Pentagon Papers whistleblower Daniel Ellsberg’s piece “Donald Trump’s parting gift to the world? It may be war with Iran” was just published in The Guardian.

FRANCIS BOYLE, fboyle@illinois.edu
Boyle is a professor of law at the University of Illinois. Since the storming of the Capitol, he has been calling for the immediate impeachment and conviction of Trump. See his interview with Dennis Bernstein on Flashpoints the day after the Capitol riot: “Professor Francis Boyle on Why Trump Must Be Removed NOW.

Boyle argues for impeachment as an immediate remedy to address “the seditious storming of the Capitol” as well as to prevent Trump from “further illegal activities, like attacking Iran.” The Trump administration just designated the Cuban government as a state sponsor of terrorism and Yemen’s Ansar Allah as terrorists, prompting the International Rescue Committee to warn the latter puts “24 million Yemenis at catastrophic humanitarian risk.” Said Boyle: “These designations are horrible as it is, but we cannot put anything past Trump, including the possibility of a wag the dog scenario by attacking Iran.”

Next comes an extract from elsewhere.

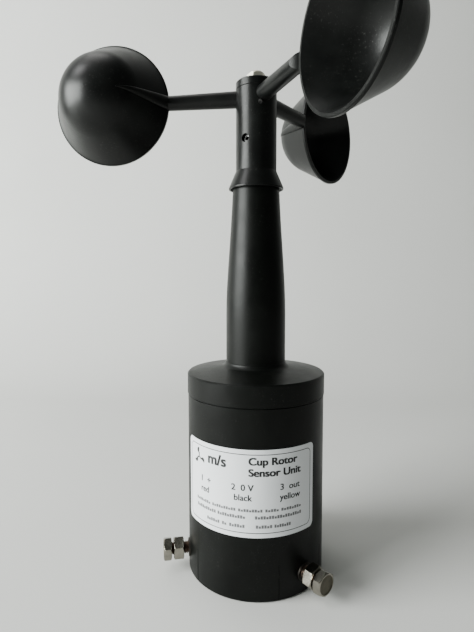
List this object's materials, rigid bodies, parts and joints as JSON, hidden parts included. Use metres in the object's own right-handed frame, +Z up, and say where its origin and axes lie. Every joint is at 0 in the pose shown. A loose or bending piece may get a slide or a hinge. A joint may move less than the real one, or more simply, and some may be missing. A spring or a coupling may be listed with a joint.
{
  "type": "cup anemometer",
  "caption": "Wind speed sensor with a cup rotor on a hub over a tapering neck, and a round housing whose socket slips over a mast and is held by clamp bolts.",
  "frame": {"origin": "centre of the mast socket's mouth, in the plane of the housing's lower rim", "axes": "+Z up along the spindle, -Y towards the label side, +X to the right of the label"},
  "size_m": [0.1652, 0.1818, 0.263],
  "materials": {
    "black_housing": "matt moulded plastic with a fine grain",
    "black_rotor": "satin moulded plastic",
    "plated_steel": "zinc-plated steel, dull",
    "black_steel": "blackened steel",
    "bright_steel": "ground bearing steel",
    "brass": "turned brass",
    "insert_metal": "darkened turned metal",
    "seal_rubber": "nitrile rubber",
    "label_film": "satin silver-white film",
    "board_laminate": "green solder mask",
    "chip_black": "moulded package",
    "terminal_green": "green moulded terminal",
    "socket_metal": "nickel-plated shell",
    "carrier_plastic": "natural acetal",
    "magnet_metal": "nickel-plated magnets",
    "lead_red": "PVC insulation",
    "lead_black": "PVC insulation",
    "lead_yellow": "PVC insulation"
  },
  "bodies": {
    "base": {"housing": "black_housing", "thread_inserts": "insert_metal", "name_label": "label_film", "neck_cap": "black_housing", "cap_seal": "seal_rubber", "case_screws": "bright_steel", "upper_bearing_outer_ring": "bright_steel", "upper_bearing_shields": "bright_steel", "lower_bearing_outer_ring": "bright_steel", "lower_bearing_shields": "bright_steel", "upper_retaining_ring": "bright_steel", "lower_retaining_ring": "bright_steel", "preload_washer": "bright_steel", "circuit_board": "board_laminate", "board_pillars": "brass", "board_screws": "bright_steel", "hall_sensor": "chip_black", "terminal_block": "terminal_green", "board_chips": "chip_black", "socket_shell": "socket_metal", "socket_gasket": "seal_rubber", "socket_insert": "chip_black", "socket_pins": "brass", "socket_screws": "bright_steel", "lead_red": "lead_red", "lead_black": "lead_black", "lead_yellow": "lead_yellow"},
    "rotor": {"rotor_hub": "black_rotor", "cup_arm_1": "black_rotor", "cup_arm_2": "black_rotor", "cup_arm_3": "black_rotor", "arm_lock_screws": "black_steel", "hub_grub_screw": "black_steel", "hub_washer": "plated_steel", "cap_nut": "plated_steel", "spindle": "bright_steel", "spindle_clip": "bright_steel", "upper_bearing_inner_ring": "bright_steel", "lower_bearing_inner_ring": "bright_steel", "magnet_carrier": "carrier_plastic", "magnets": "magnet_metal", "carrier_grub_screw": "black_steel"},
    "bearing_balls": {"upper_bearing_balls": "bright_steel", "lower_bearing_balls": "bright_steel"},
    "clamp_nut_1": {"clamp_nut_1": "plated_steel"},
    "clamp_bolt_1": {"clamp_bolt_1": "plated_steel"},
    "clamp_nut_2": {"clamp_nut_2": "plated_steel"},
    "clamp_bolt_2": {"clamp_bolt_2": "plated_steel"},
    "clamp_nut_3": {"clamp_nut_3": "plated_steel"},
    "clamp_bolt_3": {"clamp_bolt_3": "plated_steel"}
  },
  "joints": [
    {"name": "rotor_spin", "type": "hinge", "parent": "base", "child": "rotor", "pos_m": [0, 0, 0.2331], "axis": [0, 0, 1], "continuous": true},
    {"name": "bearing_balls_orbit", "type": "hinge", "parent": "base", "child": "bearing_balls", "pos_m": [0, 0, 0.1865], "axis": [0, 0, 1], "continuous": true},
    {"name": "clamp_1_travel", "type": "slide", "parent": "base", "child": "clamp_nut_1", "axis": [0.9763, 0.2164, 0], "range_m": [-0.004, 0.002]},
    {"name": "clamp_1_turn", "type": "hinge", "parent": "clamp_nut_1", "child": "clamp_bolt_1", "pos_m": [-0.041, -0.00909, 0.0098], "axis": [0.9763, 0.2164, 0], "range_deg": [-1450, 730]},
    {"name": "clamp_2_travel", "type": "slide", "parent": "base", "child": "clamp_nut_2", "axis": [-0.6756, 0.7373, 0], "range_m": [-0.004, 0.002]},
    {"name": "clamp_2_turn", "type": "hinge", "parent": "clamp_nut_2", "child": "clamp_bolt_2", "pos_m": [0.02838, -0.03097, 0.0098], "axis": [-0.6756, 0.7373, 0], "range_deg": [-1450, 730]},
    {"name": "clamp_3_travel", "type": "slide", "parent": "base", "child": "clamp_nut_3", "axis": [-0.3007, -0.9537, 0], "range_m": [-0.004, 0.002]},
    {"name": "clamp_3_turn", "type": "hinge", "parent": "clamp_nut_3", "child": "clamp_bolt_3", "pos_m": [0.01263, 0.04006, 0.0098], "axis": [-0.3007, -0.9537, 0], "range_deg": [-1450, 730]}
  ],
  "couplings": [
    {"joint": "bearing_balls_orbit", "follows": "rotor_spin", "ratio": 0.3846},
    {"joint": "clamp_1_turn", "follows": "clamp_1_travel", "rad_per_m": 6283.2},
    {"joint": "clamp_2_turn", "follows": "clamp_2_travel", "rad_per_m": 6283.2},
    {"joint": "clamp_3_turn", "follows": "clamp_3_travel", "rad_per_m": 6283.2}
  ]
}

Boyle stresses that the Democratic leadership should have immediately moved to impeach Trump last week, but instead, “they have been engaging in Kabuki theater.” He adds that any new “terrorism” law would simply be a pretext to have further reductions in civil liberties — “like George W. Bush did with the Patriot Act after 9/11.”
Thirty years ago, as George H. W. Bush began the 1991 attack on Iraq, Boyle drafted the impeachment resolution that Rep. Henry B. González introduced at the time against Bush. George H. W. Bush would later state in his memoirs that impeachment was a concern, writing that if the war “drags out, not only will I take the blame, but I will probably have impeachment proceedings filed against me,” indicating that the threat of impeachment may have averted a ground war at the time. The Obama administration was also concerned about impeachment over attacking Syria.